Each university has its own spider variant — a shared output schema, but custom selectors per site. A scheduled job caches each site’s URL map and page-content SHA, then re-crawls only when the hash changes; results are normalized, quality-checked (95%+ automated, topped to ~100% with manual cleanup), and written to the catalogue.

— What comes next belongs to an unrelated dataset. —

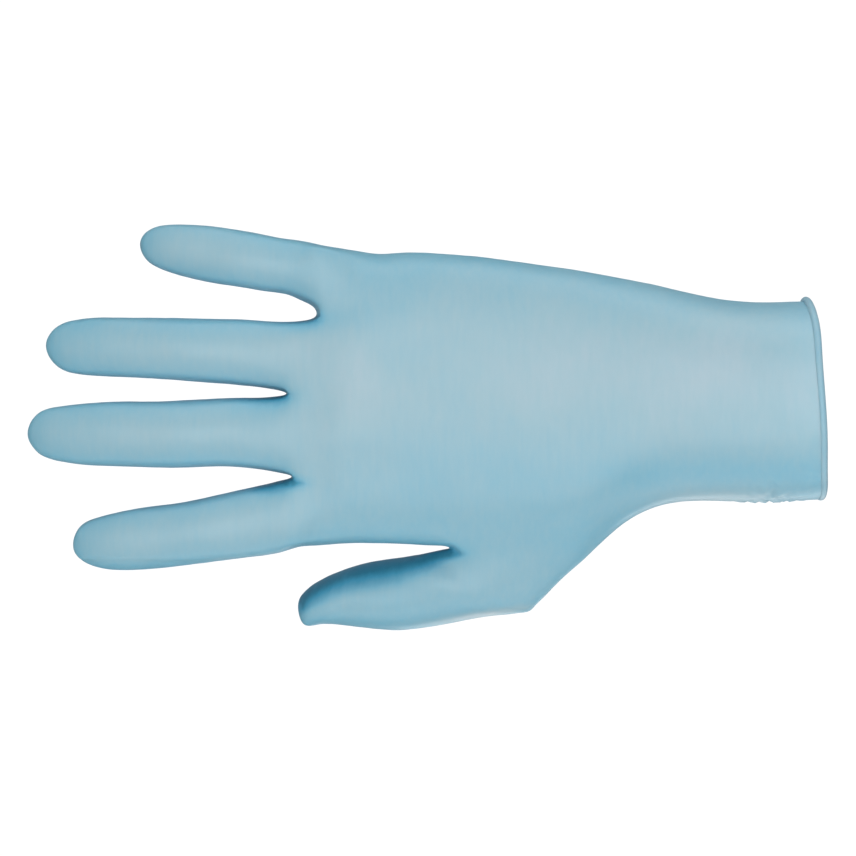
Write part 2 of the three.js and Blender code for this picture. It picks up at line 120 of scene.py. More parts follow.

Proxies handle rate limiting.

flowchart LR
    Sites[(University sites)] -->|via proxies| Spider[Per-university spider]
    Cache[URL map + page SHA cache] --> Check{Hash changed?}
    Check -- yes --> Spider
    Check -- no --> Skip[Skip re-crawl]
    Spider --> Norm[Normalize to uniform schema]
    Norm --> QA[Quality check 95%+<br/>manual cleanup → 100%]
    QA --> DB[(PostgreSQL catalogue)]

Key flow

The application lifecycle — document review, then automated or manual submission.

sequenceDiagram
    actor Student
    participant API as Django Backend
    participant Op as Operator
    participant Uni as University

    Student->>API: Submit application + documents
    API->>Op: Queue for review
    loop Until documents complete
        Op->>Student: Request missing / corrected docs
        Student->>API: Re-upload
    end
    alt University integrated
        API->>Uni: Auto-submit via API
    else Not integrated
        Op->>Uni: Apply on student's behalf
    end
    Uni-->>API: Result
    opt On retryable failure
        API->>Uni: Retry per university rules
    end
    API-->>Student: Status update

Data model

Catalogue, students, documents, and applications.

erDiagram
    COUNTRY ||--o{ UNIVERSITY : hosts
    UNIVERSITY ||--o{ COURSE : offers
    STUDENT ||--o{ APPLICATION : submits
    COURSE ||--o{ APPLICATION : "applied to"
    STUDENT ||--o{ DOCUMENT : uploads
    APPLICATION ||--o{ DOCUMENT : requires
    APPLICATION ||--o| SCHOLARSHIP : "may receive"
    APPLICATION ||--o| OPERATOR : "handled by"

What I built

  • Designed and built the monolithic Django backend and REST API.
  • Scraping engine — a per-university spider variant (shared output schema, custom selectors per site), run in parallel on AWS with proxy rotation for rate limiting.
  • Incremental crawling — cached each site’s URL map and page-content SHA; a scheduled job re-scrapes only when the content hash changes.
  • Data quality — 95%+ automated accuracy, topped to ~100% with manual cleanup.
  • Search via Elasticsearch (ELK) + PostgreSQL full-text for fast university/course discovery.
  • Application lifecycle engine — backend document review, student↔operator back-and-forth for document completion, then automated (API) or manual submission per university, with rule-based retries on failure.
  • Role-based access for five user types: student, operator, data entry, admin, super admin.

Outcome

  • Built a catalogue of 1,500+ universities across 30+ countries with ~9,000 undergraduate, ~6,000 master’s, and ~2,000 PhD courses (≈17,000 in total), kept fresh by the Scrapy crawlers.
  • Over my 1+ year, ~96 students applied through the platform with an ~70% application success rate.
  • Turned a fragmented, manual process into a single platform spanning discovery, application, scholarship, and accommodation support.